When it comes to reliability, the message we’re currently sending to passengers is clear: if you need to arrive on time, don’t take the train. An analysis showing that more than half of train services departing from the UK’s 15 busiest stations were delayed or disrupted saw the network labelled “broken” by experts last year. And as 2022 saw rail cancellations soar to an all-time high; many had their business meetings, holiday plans, and family trips thrown into disarray.


Things don’t look much brighter when we turn to speed. The UK is lagging in comparison to most of its European neighbours when it comes to rail lines, with top speeds falling short of those in countries like France, Spain, Germany, and Austria - to name just a few. The consequence is predictable: journey times are long. While a trip from Edinburgh to Birmingham takes more than four hours by train; the roughly equidistant trip between Paris and Strasbourg, along France’s 2007 LGV-Est route, takes less than two. And even a journey from Madrid to Barcelona, which is about 65 miles longer, takes only two and a half hours. All things considered, rail travel between the two cities, served by one of Europe’s busiest domestic flight routes, is now the faster option.

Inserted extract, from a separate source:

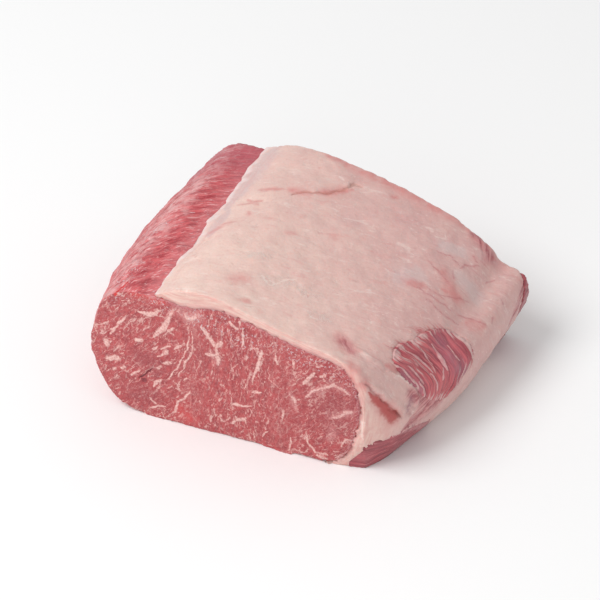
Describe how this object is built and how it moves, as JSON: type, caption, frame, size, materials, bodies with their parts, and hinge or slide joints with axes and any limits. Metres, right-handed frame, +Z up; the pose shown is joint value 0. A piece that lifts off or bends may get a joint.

Circumstances aren’t identical, of course, but the difference is stark. And – at least while we wait for elusive tech billionaires to subvert the laws of physics – making rail travel competitive will be key, meaning the UK’s longstanding underinvestment is even more damaging.


Not to worry, though: in exchange for their patience, rail passengers have the privilege of paying – checks notes – extra for their tickets. At the time of writing, a train journey from Aberdeen to London booked one month in advance will run you £75 and take around seven hours. A flight booked for the same day, taking about an hour and a half, costs only £23. And while flights between the even closer Edinburgh and Birmingham go for £25 - the cheapest train ticket comes in at almost twice that price.

The equation really is quite simple: for many with even the best of environmental intentions, travelling by train simply isn’t financially viable. And even for those who can afford it, the incentives aren’t there.

None of this is news, of course. But how do we fix it?


Short-term, current ticket pricing is neither sustainable nor reflective of the environmental costs of a given journey. It seems absurd that a plane ticket to London is a third of the price while emitting six times the carbon. This could be addressed by an emissions tax, the revenues from which could be used to subsidise rail fares. But ultimately, such measures will only go so far when the core of the problem is our network.


For trains to become a real alternative to many of the most popular domestic flights, we will have to increase the number of high-speed rail routes, and their capacity.

The reality is, of course, that rail infrastructure is expensive, and the returns on the substantial investment required will be gradual. But if we want to come anywhere close to reaching our emissions targets, then the status quo is untenable. Other countries, from Japan to France, which went as far as banning some short-haul flights last year; have shown that trains are more than capable of replacing planes on domestic, and even some international routes. Now the ball is in our court.


Ultimately, the bullet-train-shaped hole the HS2 scrapping leaves in our network is emblematic of a wider issue: when it comes to transport, we’re misplacing our priorities. And if we don’t correct our course, the long-term consequences, environmental and economic, will be borne not just by us, but by generations to come.